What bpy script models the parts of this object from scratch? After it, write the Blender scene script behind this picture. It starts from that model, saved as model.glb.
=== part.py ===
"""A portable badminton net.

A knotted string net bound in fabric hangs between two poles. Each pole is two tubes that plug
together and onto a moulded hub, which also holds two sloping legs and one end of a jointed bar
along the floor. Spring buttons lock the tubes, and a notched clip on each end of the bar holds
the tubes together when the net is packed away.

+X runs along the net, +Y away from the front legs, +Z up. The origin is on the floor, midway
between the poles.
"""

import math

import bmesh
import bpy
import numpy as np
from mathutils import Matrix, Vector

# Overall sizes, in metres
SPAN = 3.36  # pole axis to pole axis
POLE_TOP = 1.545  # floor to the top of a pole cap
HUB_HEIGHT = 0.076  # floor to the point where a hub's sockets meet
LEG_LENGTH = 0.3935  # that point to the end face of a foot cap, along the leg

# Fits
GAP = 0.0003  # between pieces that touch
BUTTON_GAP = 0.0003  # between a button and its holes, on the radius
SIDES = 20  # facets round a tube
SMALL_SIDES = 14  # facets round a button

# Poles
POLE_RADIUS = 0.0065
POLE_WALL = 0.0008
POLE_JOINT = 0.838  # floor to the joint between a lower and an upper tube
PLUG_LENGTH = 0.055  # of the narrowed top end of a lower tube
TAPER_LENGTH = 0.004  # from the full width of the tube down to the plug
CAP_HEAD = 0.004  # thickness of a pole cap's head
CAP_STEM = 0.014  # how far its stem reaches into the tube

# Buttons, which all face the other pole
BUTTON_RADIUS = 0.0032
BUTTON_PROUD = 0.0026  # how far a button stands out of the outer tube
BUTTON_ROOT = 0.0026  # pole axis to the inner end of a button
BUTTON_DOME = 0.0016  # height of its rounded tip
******
(Problem to solve) In this exercise, copy only the lines from the opening line of the material through the line where "SMALL_SIDES = 14" appears.

(Response)
What bpy script models the parts of this object from scratch? After it, write the Blender scene script behind this picture. It starts from that model, saved as model.glb.
=== part.py ===
"""A portable badminton net.

A knotted string net bound in fabric hangs between two poles. Each pole is two tubes that plug
together and onto a moulded hub, which also holds two sloping legs and one end of a jointed bar
along the floor. Spring buttons lock the tubes, and a notched clip on each end of the bar holds
the tubes together when the net is packed away.

+X runs along the net, +Y away from the front legs, +Z up. The origin is on the floor, midway
between the poles.
"""

import math

import bmesh
import bpy
import numpy as np
from mathutils import Matrix, Vector

# Overall sizes, in metres
SPAN = 3.36  # pole axis to pole axis
POLE_TOP = 1.545  # floor to the top of a pole cap
HUB_HEIGHT = 0.076  # floor to the point where a hub's sockets meet
LEG_LENGTH = 0.3935  # that point to the end face of a foot cap, along the leg

# Fits
GAP = 0.0003  # between pieces that touch
BUTTON_GAP = 0.0003  # between a button and its holes, on the radius
SIDES = 20  # facets round a tube
SMALL_SIDES = 14  # facets round a button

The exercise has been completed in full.